While this imaging panel could be performed using a standard MRI scanner, the introduction of MRI-guided radiotherapy systems such as ViewRay’s MRIdian Linac or Elekta’s Unity could permit repeat imaging during a course of therapy. This opens up the possibility of adaptive therapy based on functional, rather than just morphological, changes.

Different scanners, however, may employ different field strengths, RF coils, pulse sequences and so on.  So does the hardware used affect the qMRI parameters? Paulson and colleagues examined the performance of three scanners at their Institution: 3T and 1.5T MR simulators and a 1.5T MR-linac.

The team used a Eurospin TO5 phantom to test the T1 and T2 bias of the three scanners. For T1 bias, the 3T simulator, 1.5T simulator and MRI-linac exhibited accuracies of 11.4%, 13.8% and 10.3%, respectively, with consistent overestimation of T1 values across the three systems. The respective accuracies for T2 bias were 4.5%, 6.8% and 11.7%, in this case with consistent underestimation. In all systems, the repeatability was very good, at between 0.1 and 1.1%.

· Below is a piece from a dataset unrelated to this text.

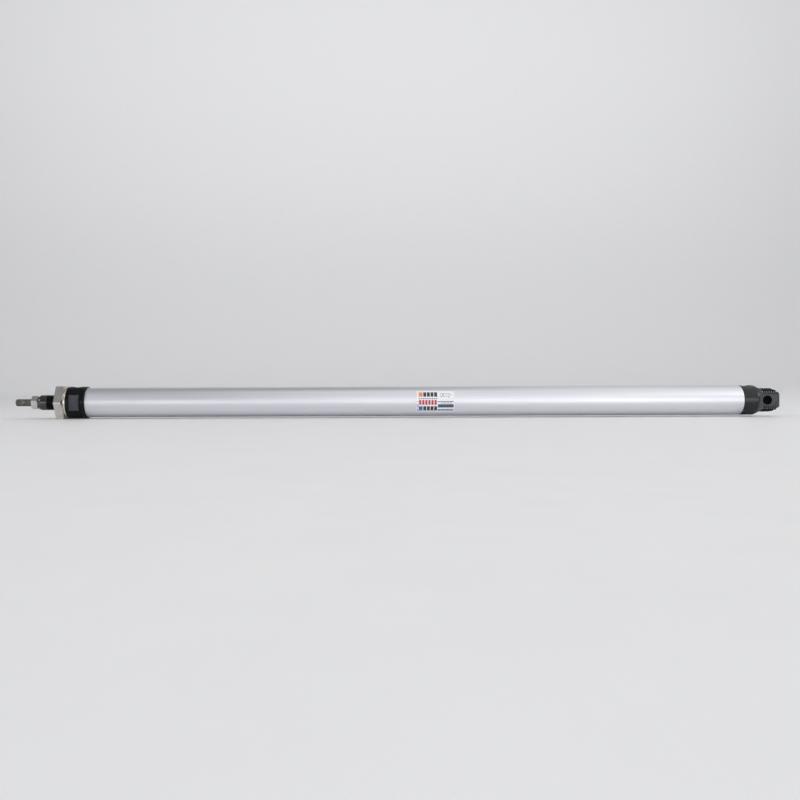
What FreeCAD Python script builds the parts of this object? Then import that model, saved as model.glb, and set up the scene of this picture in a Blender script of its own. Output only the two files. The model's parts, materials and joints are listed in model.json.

The researchers also examined apparent diffusion coefficient (ADC) bias using a diffusion weighted imaging (DWI) phantom. They saw good agreement between the three scanners, with an accuracy of between 2.0 and 2.6%, and a reproducibility of 1.4%.

Paulson also demonstrated the feasibility of acquiring qMRI in vivo, sharing examples of glioma and rectal adenocarcinoma images. He noted that each panel of images was acquired in less than 15 minutes. The next step, therefore, is to determine how to use these images to create personalized dose prescriptions.

Exploiting the data

The panel of MRI techniques produces a set of parameters, each reflecting a different biological aspect of disease. These could be used individually, or combined using regression models or machine learning. “The question now is which parameter to select. This requires prospective evaluation for each tumour site,” said Paulson.

Other decisions to be made include which dose prescription function to utilize, and whether to create the treatment plan using dose painting by contours (in which a threshold defines low- and high-risk regions) or dose painting by numbers (where each tumour voxel is assigned a specific dose based on phenotype). “This is all still very much in the research realm,” Paulson pointed out.

And once this process has been defined, can biologically-based treatment plans be created using existing planning systems? Paulson demonstrated that the Elekta Monaco planning system can create a dose painting by numbers plan without requiring any modifications.

The final step is treatment delivery. For non-uniform dose distributions that deliver escalated doses to high-risk sub-regions, management of intrafraction motion is of the utmost importance. One potential option is to use an MR-guided radiotherapy system to perform retrospective dose reconstruction and accumulation. Looking further ahead, the blue-sky target is real-time adaptive radiotherapy, in which the treatment plan is continuously adapted with each new anatomy update from the MRI.

“Theragnostic radiotherapy has great potential to further personalize radiation therapy,” Paulson concluded. “However, significant progress in a number of areas is still required before large multi-centre clinical trials using theragnostic radiotherapy can begin.”